Dremio's platform has three primary use cases: BI and self-service analytics (connecting Tableau, Power BI, Looker, and other tools to Iceberg data with sub-second response times via Reflections), data engineering (creating and managing Iceberg tables, running MERGE INTO for CDC pipelines, and optimizing table layouts), and AI-ready data access (exposing a semantic layer and MCP server for AI agents to discover and query enterprise data autonomously).

Core Dremio Architecture

Dremio's architecture has four integrated layers:

Intelligent Query Engine

Built on Apache Arrow for vectorized, columnar in-memory processing, Dremio's query engine reads Iceberg metadata aggressively to minimize data scanned from object storage. Its optimizer applies predicate pushdown, column pruning, and Reflection matching before issuing any storage reads.

AI Semantic Layer

Dremio's semantic layer — built on Virtual Datasets, wikis, labels, and business metric definitions — translates raw Iceberg tables into business-friendly views. The AI Semantic Layer extends this with natural language understanding, allowing business users and AI agents to query data in business terms rather than technical SQL.

Reflections

Reflections are Dremio's materialized query acceleration technology. They pre-compute aggregations and raw-scan optimizations as Iceberg tables, and the query optimizer automatically routes incoming queries to the appropriate Reflection — delivering sub-second BI performance without any BI tool configuration changes.

Open Catalog

Dremio's Open Catalog implements the Iceberg REST Catalog specification, powered by Project Nessie for Git-like branching and tagging of Iceberg tables. Any engine implementing the REST catalog client can use Dremio's catalog.

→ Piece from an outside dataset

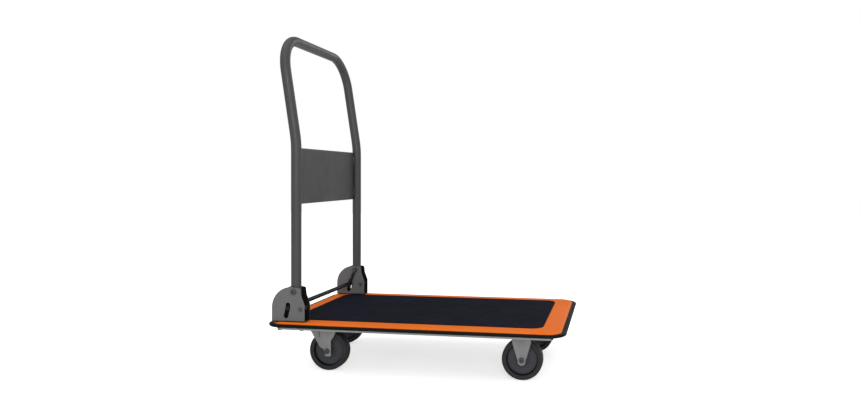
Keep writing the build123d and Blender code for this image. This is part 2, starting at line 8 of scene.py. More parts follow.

Dremio Platform Architecture diagram — Figure 1: Dremio's four-layer architecture — Query Engine, Semantic Layer, Reflections, and Open Catalog.

Dremio Cloud vs. Dremio Software

Dremio is available in two deployment models:

Dremio Cloud

Dremio Cloud is the fully managed SaaS offering on AWS and Azure. Dremio manages all infrastructure — compute engines, coordinators, catalog, and monitoring. Users connect their own cloud storage (S3 or ADLS), and Dremio's managed engines query it. Dremio Cloud offers a consumption-based pricing model (pay for compute used) and auto-scaling compute engines that spin up in seconds.

Dremio Software (Self-Hosted)

Dremio Software is deployed by the customer in their own cloud environment (typically on Kubernetes). The customer manages the infrastructure; Dremio provides the software. This model gives maximum control over security, networking, and configuration. Dremio Community Edition is a free version of Dremio Software suitable for evaluation and small-scale production deployments.

Dremio and Apache Iceberg

Dremio's deepest technical integration is with Apache Iceberg. Iceberg is Dremio's native table format — not a compatibility layer, but the foundational storage model for the entire platform:

Full ANSI SQL DML: INSERT, UPDATE, DELETE, MERGE INTO against Iceberg tables
Time travel: AT SNAPSHOT and AT TIMESTAMP query syntax
Table rollback: revert to any historical Iceberg snapshot
Automated table optimization: compaction, Z-ordering, orphan file cleanup
Schema evolution: ADD COLUMN, DROP COLUMN, RENAME COLUMN via SQL DDL
Reflections on Iceberg: materialized acceleration stored as Iceberg tables

Dremio's Open Source Contributions

Dremio is one of the largest contributors to the open lakehouse ecosystem. Key open-source contributions include: Project Nessie (Git-like catalog for Iceberg, donated to the open-source community and powering multiple catalog implementations), Apache Polaris (co-developed with Snowflake, now ASF-governed), and Apache Arrow (Dremio engineers are core committers to Arrow, the columnar memory format that powers Dremio's vectorized execution and the Arrow Flight SQL protocol).

Lakehouse Query Engine Ecosystem diagram — Figure 2: Dremio's role in the lakehouse engine ecosystem — uniquely combining BI, ETL, and AI workloads.

Dremio Connectivity and Integrations

Dremio provides comprehensive connectivity for every type of data consumer:

BI Tools: ODBC and JDBC drivers for Tableau, Power BI, Looker, MicroStrategy, Qlik, and all standard SQL clients
Arrow Flight SQL: High-performance binary protocol for Python, R, and application-level data access at 10–100x JDBC throughput
REST API: SQL job submission and result retrieval for application integration
dbt adapter: Run dbt models against Dremio's engine, creating Iceberg tables in Dremio's catalog
MCP Server: Model Context Protocol server for AI agent data discovery and query access
Federated sources: Connect PostgreSQL, MySQL, MongoDB, Elasticsearch, S3 files, and more as queryable sources alongside Iceberg tables

Summary

Dremio is the most complete open data lakehouse platform available in 2025 — combining a high-performance Iceberg query engine, AI semantic layer, Reflections acceleration, and an open catalog in a single cohesive product. Its commitment to open standards (Apache Iceberg, Apache Arrow, Iceberg REST Catalog) means organizations retain data ownership and engine flexibility while getting enterprise-grade performance and governance. For teams building on the data lakehouse, Dremio is the query engine, semantic layer, and catalog platform that brings it all together.